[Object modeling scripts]

* * * * *

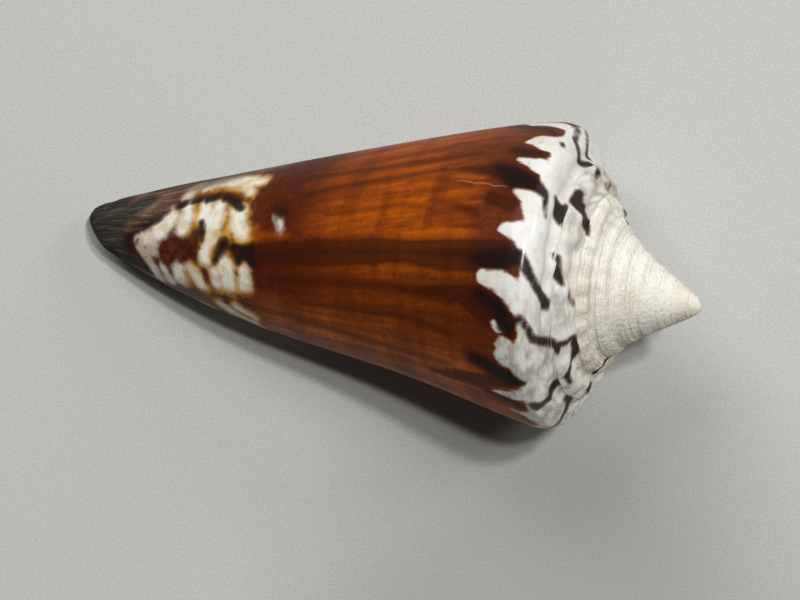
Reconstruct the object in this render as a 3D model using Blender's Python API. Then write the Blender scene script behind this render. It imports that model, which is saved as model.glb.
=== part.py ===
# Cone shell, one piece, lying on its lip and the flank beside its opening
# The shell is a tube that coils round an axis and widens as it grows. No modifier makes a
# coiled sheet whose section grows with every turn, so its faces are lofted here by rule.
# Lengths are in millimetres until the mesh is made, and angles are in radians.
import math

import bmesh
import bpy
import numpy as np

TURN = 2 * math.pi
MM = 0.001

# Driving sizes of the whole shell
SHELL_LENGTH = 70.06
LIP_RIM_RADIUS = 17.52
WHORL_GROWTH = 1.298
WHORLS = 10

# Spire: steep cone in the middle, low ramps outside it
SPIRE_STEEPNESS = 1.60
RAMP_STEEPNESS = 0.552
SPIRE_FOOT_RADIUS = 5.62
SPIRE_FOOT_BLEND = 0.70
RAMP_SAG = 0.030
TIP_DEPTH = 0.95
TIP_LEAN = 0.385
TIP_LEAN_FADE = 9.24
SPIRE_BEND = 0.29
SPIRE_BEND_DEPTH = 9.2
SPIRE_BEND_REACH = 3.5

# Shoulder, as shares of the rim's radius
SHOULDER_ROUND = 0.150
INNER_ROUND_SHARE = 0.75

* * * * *

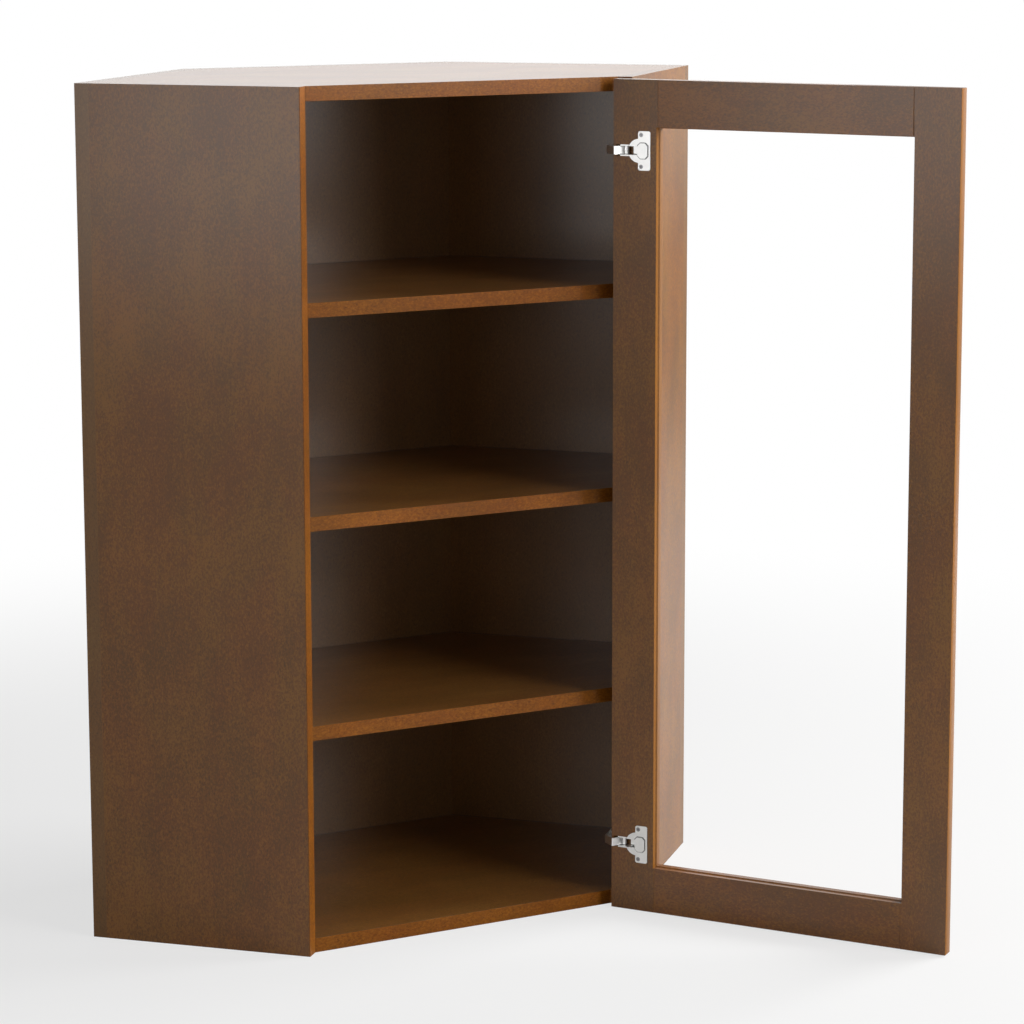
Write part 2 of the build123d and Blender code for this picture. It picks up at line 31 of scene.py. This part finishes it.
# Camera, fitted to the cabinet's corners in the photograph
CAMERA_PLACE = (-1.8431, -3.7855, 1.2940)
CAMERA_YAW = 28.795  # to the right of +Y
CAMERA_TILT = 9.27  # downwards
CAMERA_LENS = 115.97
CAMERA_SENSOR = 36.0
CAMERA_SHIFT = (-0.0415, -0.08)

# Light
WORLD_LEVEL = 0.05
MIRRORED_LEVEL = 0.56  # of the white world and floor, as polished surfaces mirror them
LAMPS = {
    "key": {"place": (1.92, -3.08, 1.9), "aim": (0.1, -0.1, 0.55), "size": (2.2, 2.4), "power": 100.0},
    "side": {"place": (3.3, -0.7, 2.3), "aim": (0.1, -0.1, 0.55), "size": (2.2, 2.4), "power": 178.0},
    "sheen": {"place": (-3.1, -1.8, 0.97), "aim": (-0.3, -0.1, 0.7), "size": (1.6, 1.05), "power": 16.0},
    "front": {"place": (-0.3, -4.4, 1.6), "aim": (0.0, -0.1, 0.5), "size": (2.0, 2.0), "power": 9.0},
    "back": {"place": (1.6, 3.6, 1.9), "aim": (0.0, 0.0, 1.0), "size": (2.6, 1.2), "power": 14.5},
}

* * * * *

Your task is to output exactly the lines from the one with "Reconstruct the object" through the one with "SPIRE_BEND_REACH = 3.5", counting both ends.

Solved exercise:
Reconstruct the object in this render as a 3D model using Blender's Python API. Then write the Blender scene script behind this render. It imports that model, which is saved as model.glb.
=== part.py ===
# Cone shell, one piece, lying on its lip and the flank beside its opening
# The shell is a tube that coils round an axis and widens as it grows. No modifier makes a
# coiled sheet whose section grows with every turn, so its faces are lofted here by rule.
# Lengths are in millimetres until the mesh is made, and angles are in radians.
import math

import bmesh
import bpy
import numpy as np

TURN = 2 * math.pi
MM = 0.001

# Driving sizes of the whole shell
SHELL_LENGTH = 70.06
LIP_RIM_RADIUS = 17.52
WHORL_GROWTH = 1.298
WHORLS = 10

# Spire: steep cone in the middle, low ramps outside it
SPIRE_STEEPNESS = 1.60
RAMP_STEEPNESS = 0.552
SPIRE_FOOT_RADIUS = 5.62
SPIRE_FOOT_BLEND = 0.70
RAMP_SAG = 0.030
TIP_DEPTH = 0.95
TIP_LEAN = 0.385
TIP_LEAN_FADE = 9.24
SPIRE_BEND = 0.29
SPIRE_BEND_DEPTH = 9.2
SPIRE_BEND_REACH = 3.5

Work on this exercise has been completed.